How to Use These Affirmations
The most effective affirmation practice is simple and consistent. Choose a time—ideally early morning, before your day accelerates—and spend 3–5 minutes with these statements. You don't need to believe them immediately. Read each one aloud or silently, noticing which ones land differently. Some may feel true; others may feel like a reach. Both responses are useful information.
Here are practical ways to anchor the practice:
- Speak them aloud. Your voice activates different neural pathways than silent reading. Say one affirmation in the shower, another while making coffee, or all of them while looking in the mirror.
- Write them down. Handwriting engages a deeper process than reading. Spend a minute or two transcribing one affirmation that resonates, then sit with it.
- Pair with movement. Walking, stretching, or breathing while repeating an affirmation connects the statement to your body, not just your mind.
- Return to them mid-day. If a challenging moment arises—before a meeting, after a setback—recall the affirmation that fits.

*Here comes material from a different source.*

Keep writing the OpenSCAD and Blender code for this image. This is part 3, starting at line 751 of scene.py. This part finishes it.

This trains your mind to reach for it when you need it.
- Use them without force. If an affirmation feels false or irksome, skip it. A practice that feels like obligation loses its power.
Why Affirmations Work
Affirmations aren't magic, and they don't work by "positive thinking" alone. They work because your brain is heavily tuned to what you attend to. When you're anxious, your attention narrows to threats. When you repeat an affirmation, you're redirecting that same attention toward something you actually want to believe or become. Over time, repeated attention reshapes which neural pathways strengthen—a process rooted in how your brain learns.
There's also an element of self-efficacy: when you practice affirming something about yourself, you're gathering small pieces of evidence that the statement might be true. You're not forcing belief; you're creating conditions where belief becomes more plausible. This is why affirmations work best when they're specific and believable-enough (not "I'm always confident" but "I can act confidently even when uncertain").

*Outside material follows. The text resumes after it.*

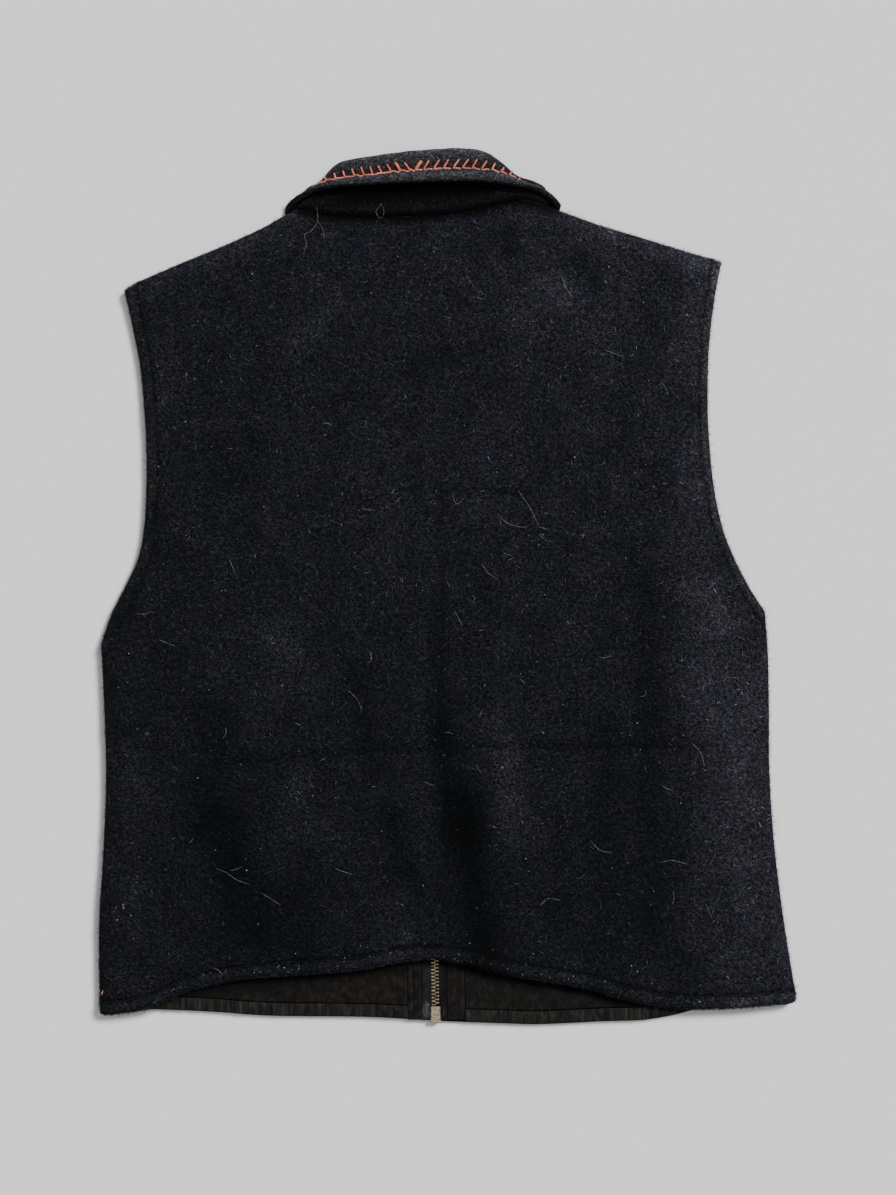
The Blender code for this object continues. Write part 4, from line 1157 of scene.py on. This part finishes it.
places = []
for line, off, toward in ((hem_back, HEM_STITCH, 1), (arm_left, ARM_STITCH, -1), (arm_right, ARM_STITCH, 1)):
    places += stitch_line(line, off, toward)
repeat("topstitching", stitch(), places, black_thread)


# Nap
# Lightness of the middle fibre as a logarithm, and share and gain of the palest fibres
FIBRE_LIGHT, PALE_SHARE, PALE_GAIN = -4.45, 0.05, 4.0
ROOT_DEPTH, RIM_LENGTH, LOWEST = 0.35, 0.42, 0.05


def nap(name, surface, tone, count, long, wide, seed, rim=None, rim_count=0, uneven=0.62):
    """Short bent fibres lying on the wool and past its rim, as narrow ribbons of two faces each."""
    pick = np.random.default_rng(seed)
    a, b, c, d = surface[:-1, :-1], surface[:-1, 1:], surface[1:, :-1], surface[1:, 1:]
    cross = np.cross(b - a, c - a)
    size = np.linalg.norm(cross, axis=2)
    normal = cross / np.maximum(size, 1e-9)[..., None]
    cell = pick.choice(size.size, count, p=size.ravel() / size.sum())
    s, t = pick.random((2, count, 1))
    flat = [g.reshape(-1, 3)[cell] for g in (a, b, c, d)]
    root = (flat[0] * (1 - s) + flat[1] * s) * (1 - t) + (flat[2] * (1 - s) + flat[3] * s) * t
    out = normal.reshape(-1, 3)[cell]
    colour = tone[:-1, :-1].reshape(-1, 3)[cell]
    first = unit(flat[1] - flat[0])
    second = np.cross(out, first)
    turn = pick.normal(-0.5, 1.2, (count, 1))
    aim = first * np.cos(turn) + second * np.sin(turn)
    bend = turn + pick.normal(0, 0.75, (count, 1))
    aim_two = first * np.cos(bend) + second * np.sin(bend)
    rise = pick.uniform(0.05, 0.75, (count, 1))
    if rim_count:
        points, ways, shades = rim
        k = pick.integers(0, len(points) - 1, rim_count)
        near = np.linalg.norm(points[k + 1] - points[k], axis=1, keepdims=True) < 9.0
        seat = points[k] + (points[k + 1] - points[k]) * near * pick.random((rim_count, 1))
        root = np.concatenate([root, seat + pick.normal(0, 0.4, (rim_count, 3)) * (1, 1, 0.8)])
        spin = pick.normal(0, 0.7, (rim_count, 1))
        way_x, way_y, way_z = ways[k, :1], ways[k, 1:2], ways[k, 2:]
        turned = np.concatenate([way_x * np.cos(spin) - way_y * np.sin(spin),
                                 way_x * np.sin(spin) + way_y * np.cos(spin),
                                 way_z + pick.normal(0.1, 0.3, (rim_count, 1))], 1)
        aim = np.concatenate([aim, unit(turned)])
        aim_two = np.concatenate([aim_two, unit(turned + pick.normal(0, 0.5, (rim_count, 3)))])
        out = np.concatenate([out, np.tile([0, 0, 1.0], (rim_count, 1))])
        colour = np.concatenate([colour, shades[k]])
        rise = np.concatenate([rise, np.zeros((rim_count, 1))])
    total = count + rim_count
    length = pick.uniform(0.45, 1.2, (total, 1)) * long
    length[count:] *= RIM_LENGTH
    middle = root + aim * length * 0.5 + out * rise
    end = middle + aim_two * length * 0.5 + out * (rise * pick.uniform(-0.9, 0.7, (total, 1)))
    root = root - out * ROOT_DEPTH
    across = unit(np.cross(out, aim)) * wide * pick.uniform(0.6, 1.2, (total, 1)) * 0.5
    across_two = unit(np.cross(out, aim_two)) * wide * 0.3
    verts = np.stack([root - across, root + across, middle - across, middle + across, end - across_two,
                      end + across_two], 1).reshape(-1, 3)
    verts[:, 2] = np.maximum(verts[:, 2], LOWEST)
    n = np.arange(total)[:, None] * 6
    faces = np.concatenate([n + np.array([[0, 1, 3, 2]]), n + np.array([[2, 3, 5, 4]])])
    light = np.exp(pick.normal(FIBRE_LIGHT, uneven, (total, 1)))
    light = np.where(pick.random((total, 1)) < PALE_SHARE * uneven, light * PALE_GAIN, light)
    shade = np.repeat(light * (0.08 + 0.92 * colour) * np.exp(pick.normal(0, 0.10, (total, 3))), 6, 0)
    return piece(name, verts, faces.tolist(), nap_fibre, tone=shade)


def rim_of(surface, tone):
    """Edge points of a sheet with their directions outwards and shades."""
    rows, cols = surface.shape[:2]
    edge = [(0, j) for j in range(cols)] + [(i, -1) for i in range(rows)]
    edge += [(-1, j) for j in range(cols)] + [(i, 0) for i in range(rows)]
    inner = {0: 1, -1: -2}
    points, ways, shades = [], [], []
    for i, j in edge:
        way = surface[i, j] - surface[inner.get(i, i), inner.get(j, j)]
        way[2] = 0
        if np.linalg.norm(way) > 1e-6:
            points.append(surface[i, j] - np.array([0, 0, 1.2]))
            ways.append(unit(way))
            shades.append(tone[i, j])
    return np.array(points), np.array(ways), np.array(shades)


half = back_top.shape[0] // 2
back_rim = rim_of(back_top, back_tone)
nap("back_nap_low", back_top[:half + 1], back_tone[:half + 1], 43000, 4.6, 0.26, 101)
nap("back_nap_high", back_top[half:], back_tone[half:], 43000, 4.6, 0.26, 102)
collar_top = np.array([face[0] for face in outer_face])[:, FOLD_START:]
# Fibres past the fall's edge are darker, as painted shade
tips = (collar_top[:, -1], unit(np.array([section[5] for section in sections])), collar_tone[:, -1] * 0.6)
nap("collar_nap", collar_top[::-1], collar_tone[::-1, FOLD_START:], 20000, 2.3, 0.17, 103, tips, 4500, 0.24)
nap("collar_stand_nap", np.array(stand_face), stand_tone, 7000, 2.6, 0.19, 105)
nap("edge_nap", back_top[:2], back_tone[:2], 300, 2.4, 0.20, 104, back_rim, 11000)
# Fibres hanging from the hem's edge, darkened as painted shade to deepen the shadow that the hem throws
hem_rim = tuple(part[:back_top.shape[1]] for part in back_rim)
nap("hem_nap", back_top[:2], back_tone[:2] * 0.3, 300, 3.2, 0.28, 106, hem_rim, 6000)

# Hairs and lint caught in the nap
# Millimetres in a picture point, and the picture point over the frame's origin
PICTURE_POINT, ORIGIN_ACROSS, ORIGIN_DOWN = 0.83, 447.5, 587.5
# Field of the loose hairs across and down, in picture points, and of the lint, in millimetres
FIELD_ACROSS, FIELD_DOWN, LINT_ACROSS, LINT_ALONG = (120, 780), (230, 985), (-280, 275), (-345, 300)
LOOSE_HAIRS, SPECKS, HEM_SPECKS, HAIR_THICK, LOOSE_END_THICK = 32, 420, 60, 0.18, 0.32
# Radius of a speck of lint in metres, and how it is drawn out
SPECK_RADIUS, SPECK_SHAPE = 0.0005, (1.2, 0.75, 0.5)
# Where the loose end of yarn lies along the hem, and how far from it
LOOSE_END_SHARE, LOOSE_END_OFF = 0.008, (-2.2, 19.5)
# Points along the hairs that show most, in picture points
HAIRS = [
    [(497, 513), (503, 520), (509, 524), (519, 527), (528, 527)],
    [(518, 491), (524, 499), (531, 510), (539, 527)],
    [(539, 527), (549, 530)], [(539, 534), (545, 540), (552, 542)], [(482, 564), (487, 572), (497, 579)],
    [(531, 541), (536, 540)], [(504, 553), (512, 556)], [(395, 503), (402, 496)], [(400, 484), (405, 486)],
    [(452, 496), (457, 504), (464, 498)], [(402, 578), (403, 583)],
    [(317, 209), (318, 222), (312, 232), (305, 236), (307, 246), (303, 256)],
    [(318, 222), (323, 230), (325, 240)],
    [(380, 208), (376, 213), (380, 219), (384, 215), (383, 208)], [(380, 208), (382, 204)],
    [(216, 868), (226, 872), (238, 880), (250, 884)], [(262, 893), (272, 899), (281, 905)],
    [(660, 862), (672, 860), (688, 864)], [(560, 276), (566, 290), (573, 300)], [(603, 350), (622, 357)],
    [(230, 560), (236, 575)], [(160, 640), (176, 646)], [(690, 742), (700, 752), (704, 766)],
    [(348, 690), (358, 700), (362, 712)], [(455, 612), (463, 626)], [(590, 840), (600, 850), (612, 852)],
    [(540, 905), (548, 898), (560, 900)], [(706, 905), (712, 918)], [(335, 868), (352, 874)]]
# Larger lint: x, y, size
LARGE_LINT = ((-269.0, -263.0, 1.7), (-268.6, -265.4, 1.5), (-262.4, -271.8, 1.6), (-273.8, -275.6, 1.5),
              (-254.8, -263.6, 0.9), (-156.9, -278.9, 1.1), (-202.3, -320.9, 1.1))


def hair(points, seed):
    """A hair laid on the cloth along picture points, or nothing where it would miss the cloth."""
    pick = np.random.default_rng(seed)
    plan = spline(np.array(points, float), np.linspace(0, len(points) - 1, 4 * len(points)))
    path = []
    for k, (right, down) in enumerate(plan):
        x, y = (right - ORIGIN_ACROSS) * PICTURE_POINT, (ORIGIN_DOWN - down) * PICTURE_POINT
        z = top_height(x, y)
        if z is None:
            continue
        path.append((x, y, z + 0.35 + 0.35 * math.sin(k * 0.9 + pick.uniform(0, 0.5))))
    if len(path) < 3:
        return None
    taper = np.interp(np.linspace(0, 1, len(path)), [0, 0.2, 0.8, 1], [0.5, 1, 1, 0.4])
    return np.array(path), taper


runs = [hair(points, k) for k, points in enumerate(HAIRS)]
loose = np.random.default_rng(29)
for k in range(LOOSE_HAIRS):
    points = [(loose.uniform(*FIELD_ACROSS), loose.uniform(*FIELD_DOWN))]
    turn, curl, reach = loose.uniform(0, 2 * math.pi), loose.normal(0, 0.35), loose.uniform(1.2, 4.6)
    for _ in range(3):
        points.append((points[-1][0] + reach * math.cos(turn), points[-1][1] + reach * math.sin(turn)))
        turn += curl
    runs.append(hair(points, 200 + k))
yarns("stray_hairs", [run for run in runs if run is not None], HAIR_THICK, pale_hair)

speck = model(bpy.ops.mesh.primitive_ico_sphere_add, subdivisions=1, radius=SPECK_RADIUS)
bpy.ops.transform.resize(value=SPECK_SHAPE)
bpy.ops.object.mode_set(mode="OBJECT")
places = []
for k in range(SPECKS):
    if k < HEM_SPECKS:
        share = loose.uniform(0.12, 0.9)
        x, y = hem_back.at(share) + np.array([0, loose.uniform(0.8, 11.0)])
    else:
        x, y = loose.uniform(*LINT_ACROSS), loose.uniform(*LINT_ALONG)
    z = top_height(x, y)
    if z is None:
        continue
    large = math.exp(loose.normal(-0.42, 0.33))
    places.append(spot(x, y, z + 0.3, loose.uniform(0, 3.1), (large, large, large)))
for x, y, large in LARGE_LINT:
    places.append(spot(x, y, top_height(x, y) + 0.3, x * y, (large, 0.8 * large, 0.8 * large)))
repeat("lint_specks", speck, places, pale_hair)

# Frayed end of orange yarn at the lower left corner
foot = hem_back.at(LOOSE_END_SHARE) + np.array(LOOSE_END_OFF)
z = top_height(*foot) or 6.0
runs = []
for k in range(5):
    turn = -2.4 + 0.35 * k
    path = [(foot[0] + 0.5 * math.cos(turn), foot[1] + 0.4 * math.sin(turn), z + 0.1)]
    for s in (1.0, 2.0, 3.0):
        x, y = foot[0] - 0.6 * s * math.cos(turn * 0.6), foot[1] + 1.5 * s * math.sin(turn) * 0.8
        path.append((x, y, z + 0.5 - 0.1 * s))
    runs.append((path, 1.0))
yarns("orange_yarn_end", runs, LOOSE_END_THICK, orange_yarn)

# Camera, floor and light
# In metres: the camera's height and place, its distance from the vest's top, and the picture's height there
CAMERA_HIGH, CAMERA_Y, TOP_DISTANCE, PICTURE_TALL = 2.2, -0.0083, 2.19, 0.9919
SENSOR, LENS_TRIM = 36.0, 1.002
FLOOR_SIZE, FLOOR_Z, FLOOR_COLOUR = 8.0, -0.0003, (0.90, 0.90, 0.90)
WINDOW_FROM, WINDOW_ENERGY, WINDOW_ANGLE = (1.2, 1.05, 1.25), 4.6, 0.35
OVERHEAD_PLACE, OVERHEAD_SIZE, OVERHEAD_ENERGY, ROOM_LIGHT = (0.1, 0.1, 3.2), 3.0, 20, 0.26
bpy.ops.object.select_all(action="DESELECT")
bpy.ops.object.camera_add(location=(0.0, CAMERA_Y, CAMERA_HIGH), rotation=(0, 0, 0))
camera = bpy.context.object
camera.data.sensor_width = SENSOR
camera.data.lens = SENSOR * TOP_DISTANCE / PICTURE_TALL * LENS_TRIM
bpy.context.scene.camera = camera

bpy.ops.mesh.primitive_plane_add(size=FLOOR_SIZE, location=(0, 0, FLOOR_Z))
floor = bpy.context.object
floor.name = "floor"
material, _, shader = finish("pale floor", 0.9, specular=0.1)
shader.inputs["Base Color"].default_value = (*FLOOR_COLOUR, 1)
floor.data.materials.append(material)
floor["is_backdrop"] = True

bpy.ops.object.light_add(type="SUN", location=WINDOW_FROM)
sun = bpy.context.object
sun.name = "window_light"
sun.rotation_euler = (-Vector(WINDOW_FROM)).to_track_quat("-Z", "Y").to_euler()
sun.data.energy = WINDOW_ENERGY
sun.data.angle = WINDOW_ANGLE
bpy.ops.object.light_add(type="AREA", location=OVERHEAD_PLACE)
top_light = bpy.context.object
top_light.name = "overhead_light"
top_light.data.shape = "RECTANGLE"
top_light.data.size, top_light.data.size_y = OVERHEAD_SIZE, OVERHEAD_SIZE
top_light.data.energy = OVERHEAD_ENERGY
world = bpy.data.worlds.new("studio")
world.use_nodes = True
world.node_tree.nodes["Background"].inputs["Color"].default_value = (1, 1, 1, 1)
world.node_tree.nodes["Background"].inputs["Strength"].default_value = ROOM_LIGHT
bpy.context.scene.world = world

low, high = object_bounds()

Finally, affirmations disrupt unhelpful thought loops. Many of us have a default internal script—a running commentary of what we're doing wrong. Affirmations aren't about denying real struggles; they're about creating space for a different voice alongside the critical one. That voice doesn't have to be louder. It just has to be present.
Frequently Asked Questions
How long before affirmations start working?
Some people notice a shift in mood or clarity within a few days. For most, consistency over 2–3 weeks reveals a more stable change in how you speak to yourself and respond to difficulty. The point isn't a dramatic transformation; it's a gradual retraining of attention.
Do I actually have to believe the affirmations?
No. In fact, belief often comes after practice, not before. Start where you are: reading, repeating, noticing. Over time, repeated exposure and paired experience build believability. An affirmation you're skeptical about is still reshaping your attention.
What should I do if an affirmation feels uncomfortable or fake?
That's useful feedback. Replace it with something closer to true for you right now. "I'm learning to trust myself" might feel more honest than "I trust myself completely." The goal is a statement that stretches you slightly but doesn't feel like a lie.
Can affirmations help with anxiety?
Affirmations can reduce some anxiety by interrupting repetitive worry loops and redirecting your attention. They're most effective as part of a broader toolkit—alongside movement, sleep, connection, and professional support if needed. They're not a replacement for help when anxiety is severe.
Should I use the same affirmations every day, or switch them up?
Both work. Repetition of the same affirmation deepens its effect, but variety lets you address different parts of your life. Many people find a rotation helpful: use one set for a week, then switch to another. Experiment and notice what feels sustainable for you.